First of all, be very careful, don't make my mistake. When you read positive reviews about Ellenbogen and/or Dadvand, it's someone from their staff or family pretending that they are happy patients. I was stupid 2 years ago and I thought the good reviews were genuine. Everybody in the medical community now knows what Ellenbogen is, ask your doctor and you'll see for yourself. Even today, when doctors ask me "who could possibly do that to you" and I say "Richard Ellenbogen from Beverly Hills" they shake their heads.
I went to Beverly Hills for a blepharoplasty and eyebrow lift. I was gonna turn 40 in 3 months and wanted a big birthday party and wanted to look the best I could. My brows were starting to droop. My lids were heavy. After seeing Dr Ellenbogen on TV, on the National Enquirer and after reading so many positive reviews, I decided to consult him.
To make a long story short, he and his assistant Dadvand were so charming and seemed so confident, that I booked the surgery, immediately.

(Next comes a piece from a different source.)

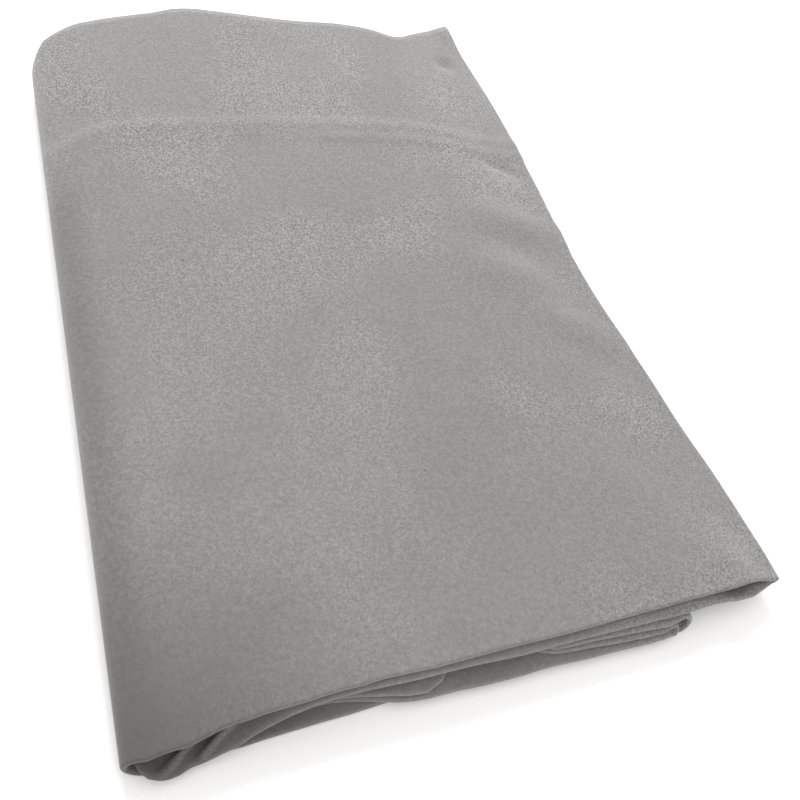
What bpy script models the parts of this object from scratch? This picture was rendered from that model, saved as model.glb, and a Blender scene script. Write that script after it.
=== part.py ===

I distinctly remember that I was gonna fly back the following day but decided to stay in LA and have the sugery in a couple of days. Richard Ellenbogen and Babak Dadvand also pointed out that my jaw was somewhat boxy and masculine and suggested to perform a mandibular reduction via intraoral incisions. I was surprised that they even knew the cause of that: I've been suffering from bruxism (clenching of the teeth at night) since I divorced and I developed very strong mandibular muscles.
The surgery itself was a nightmare. I was under conscious sedetion and I would never wish that fate to my worst enemy. Having your eyes worked with, seeing blood and scalpels while you're awake, it's the worst feeling. Two years after the surgery, my eyes are asymmetrical, my brows too. The right eye is more open and more slanted than the left. I can't close my eyes entirely when I sleep. I always bring artificial tears in my purse. My jaw is a mess. Crooked, lumpy and he put a chin implant without me giving consent.
I blamed myself. I was in denial. I said to myself. It must be me. Ellenbogen can never go wrong. I cried every single day. But then I realized that there are many other victims out there who wish Ellenbogen was dead and buried. They never returned my calls after they got my money. They dismiss my concerns saying that I'm crazy and I have unrealistic expectations. But my eyes are so messed up that I have to hide 24/7 behind a pair of huge Chanel sunglasses.
I curse Ellenbogen and Dadvand every single day of my life.